My brother was very heated over something and eventually stormed out of the sitting room. He came up to my room, sat on the bed and told me what was happening.
His friend Mark wanted him to go to The George, a gay bar in the city. My brother had no problem with that and he had mentioned it to our Mam. Well she freaked out!
There was no way he was going to a gay bar, why would he want to go there, there will be dirty old men crawling all over him, it wouldn’t be a good environment to be in, etc, etc. He really wanted to be supportive to his friend and even though he was 18, an adult and legally allowed to drink, he wanted Mam to understand why he was doing this. He asked me to speak to Mam and try to explain to her.

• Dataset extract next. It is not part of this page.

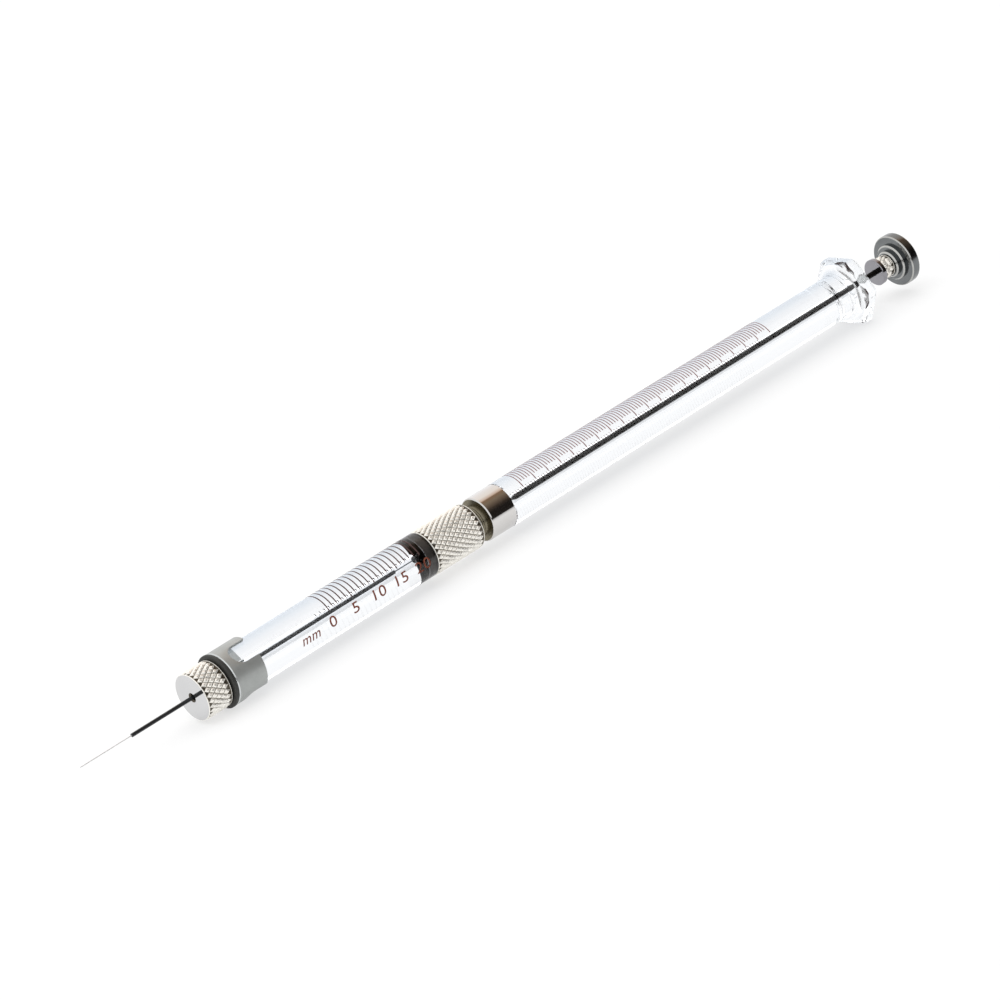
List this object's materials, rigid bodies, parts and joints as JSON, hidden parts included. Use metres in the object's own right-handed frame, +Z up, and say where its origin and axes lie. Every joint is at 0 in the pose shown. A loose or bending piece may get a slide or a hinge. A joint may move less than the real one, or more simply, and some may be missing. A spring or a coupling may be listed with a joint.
{
  "type": "microsyringe",
  "caption": "Glass microsyringe with a fine needle, a guide tube in a graduated glass depth sleeve, knurled nuts, a six-sided finger flange and a thumb disc plunger.",
  "frame": {"origin": "the needle's tip, on the syringe's axis", "axes": "+X along the axis from the needle's tip to the thumb disc, +Z up with a flat of the finger flange down"},
  "size_m": [0.1909, 0.0134, 0.012],
  "materials": {
    "glass": "clear, fire-polished edges",
    "knurled_nickel": "bright nickel plate, warm tone",
    "polished_cap": "mirror polished",
    "brushed_collar": "satin, turned",
    "black_rubber": "matt",
    "black_plastic": "semi-gloss",
    "needle_steel": "drawn, bright",
    "guide_black": "black coated tube",
    "rod_steel": "ground, dark",
    "button_steel": "turned and polished",
    "brass": "turned",
    "white_plastic": "smooth"
  },
  "bodies": {
    "barrel_body": {"barrel": "glass", "barrel_gasket": "white_plastic", "end_cap": "polished_cap", "needle": "needle_steel", "needle_hub": "needle_steel", "needle_seal": "white_plastic"},
    "sleeve_body": {"hub_nut": "knurled_nickel", "sleeve_plug": "black_plastic", "depth_sleeve": "glass", "collar": "brushed_collar", "chuck_body": "brass", "grip_collet": "white_plastic", "lock_washer": "black_rubber"},
    "lock_body": {"lock_nut": "knurled_nickel"},
    "guide_body": {"guide_tube": "guide_black"},
    "plunger_body": {"plunger_rod": "rod_steel", "plunger_wire": "needle_steel", "rod_chuck": "brass", "thumb_button": "button_steel"},
    "clamp_body": {"clamp_nut": "knurled_nickel"}
  },
  "joints": [
    {"name": "plunger_slide", "type": "slide", "parent": "barrel_body", "child": "plunger_body", "axis": [1, 0, 0], "range_m": [0, 0.06]},
    {"name": "hub_turn", "type": "hinge", "parent": "barrel_body", "child": "sleeve_body", "pos_m": [0.0785, 0, 0], "axis": [1, 0, 0], "range_deg": [0, 900]},
    {"name": "lock_turn", "type": "hinge", "parent": "sleeve_body", "child": "lock_body", "pos_m": [0.0257, 0, 0], "axis": [1, 0, 0], "range_deg": [0, 405]},
    {"name": "guide_slide", "type": "slide", "parent": "sleeve_body", "child": "guide_body", "axis": [1, 0, 0], "range_m": [-0.0103, 0.0043]},
    {"name": "clamp_turn", "type": "hinge", "parent": "plunger_body", "child": "clamp_body", "pos_m": [0.1857, 0, 0], "axis": [1, 0, 0], "range_deg": [0, 540]}
  ]
}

I headed down to the sitting room, Mam was sitting watching TV. I asked her why she had a problem with Bob going to the George. She told me that she didn’t want gay old men leaching all over him. I tried to explain that it wasn’t like that, that it was just like any other pub except with a gay twist, that they weren’t going to see him as fresh meat! So we started arguing about it. Then the unexpected happened.
“Why do you care? You’re not gay, are you?”
I could tell by her face that as soon as she said those words, she knew what the answer was.
I answered her with silence, just looking at her.
Damn it, it wasn’t meant to happen this way, in the middle of an argument over my brother! I sat there looking at my mother with tears streaming down her face, not knowing what to say. Everything that I had planned in my head had just been thrown out of the window in a split second.
I got up, went outside for a cigarette and left my mother in tears in the sitting room wondering what in the hell had just happened.